Unusual magnetotransport and anomalous Hall effect in quasi-two-dimensional van der Waals ferromagnet Fe_4GeTe_2

Fe_4GeTe_2, an itinerant vdW ferromagnet (FM) having Curie temperature (T_C) close to room temperature (∼ 270 K), exhibits another transition (T_SR ∼ 120 K) where the easy axis of magnetization changes from in-plane to the out-of-plane direction in addition to T_C. Here, we have studied the magnetotransport in a multilayer Hall bar device fabricated on 300 nm Si/SiO_2 substrate.
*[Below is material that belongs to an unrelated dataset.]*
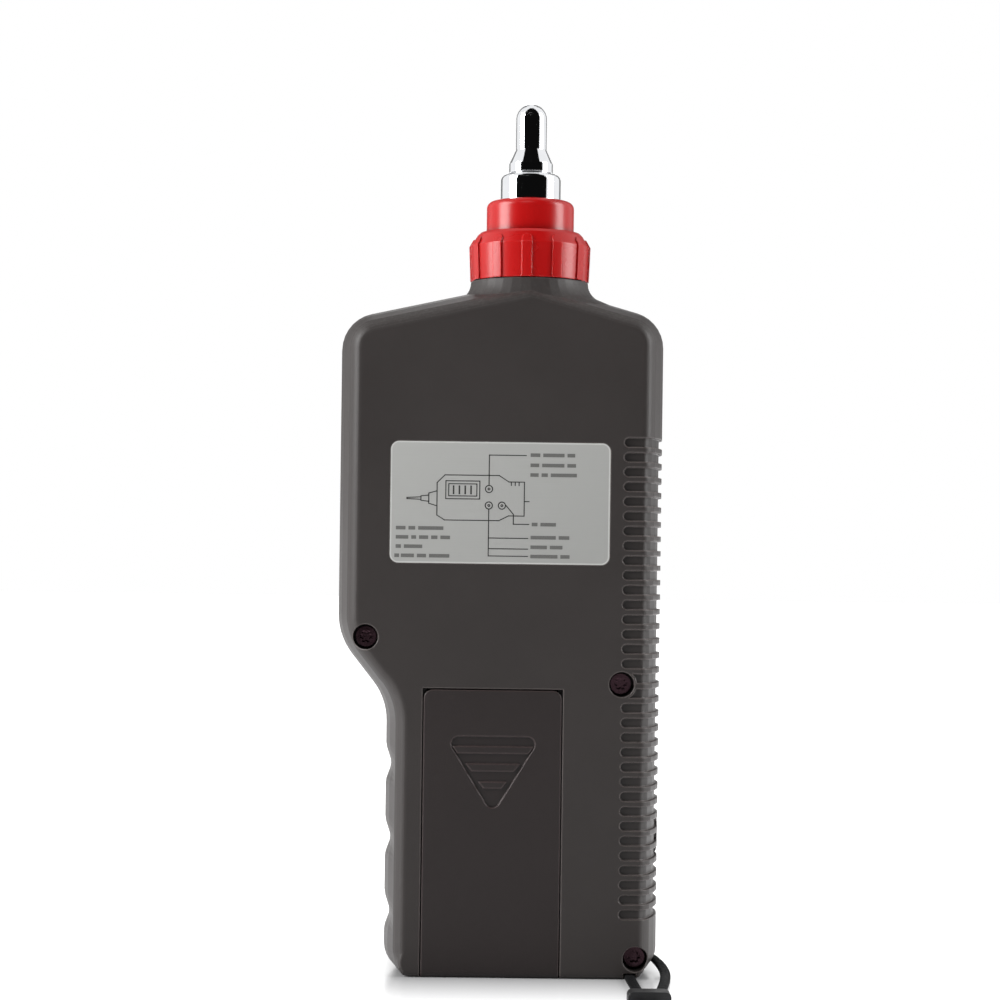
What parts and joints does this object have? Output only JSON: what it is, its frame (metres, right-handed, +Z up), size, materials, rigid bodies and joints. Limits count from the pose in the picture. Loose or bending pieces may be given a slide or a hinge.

Interestingly, the zero field resistivity shows a negligible change in resistivity near T_C unlike the typical metallic FM, whereas, it exhibits a dramatic fall below T_SR. Also, the resistivity shows a weak anomaly at T ∼ 38 K (T_Q), below which the resistivity shows a quadratic temperature dependence according to the Fermi liquid behavior. Temperature-dependent Hall data exhibits important consequences. The ordinary Hall coefficient changes sign near T_SR indicating the change in majority carriers. In a similar manner, the magnetoresistance (MR) data shows significantly large negative MR near T_SR and becomes positive below T_Q. The observations of anomaly in the resistivity, sign-change of the ordinary Hall coefficient and maximum negative MR near T_SR, together suggest a possible Fermi surface reconstruction associated with the spin reorientation transition. Furthermore, analysis of the Hall data reveals a significant anomalous Hall conductivity (AHC) from ∼ 123 Ω^-1 cm^-1 (at T ≈ 5 K) to the maximum value of ∼ 366 Ω^-1 cm^-1 near T_SR. While the low-temperature part may originate due to the intrinsic KL mechanism, our analysis indicates that the temperature-dependent AHC is primarily appearing due to the side-jump mechanism as a result of the spin-flip electron-magnon scattering. Our study demonstrates an interplay between magnetism and band topology and its consequence on electron transport in Fe_4GeTe_2.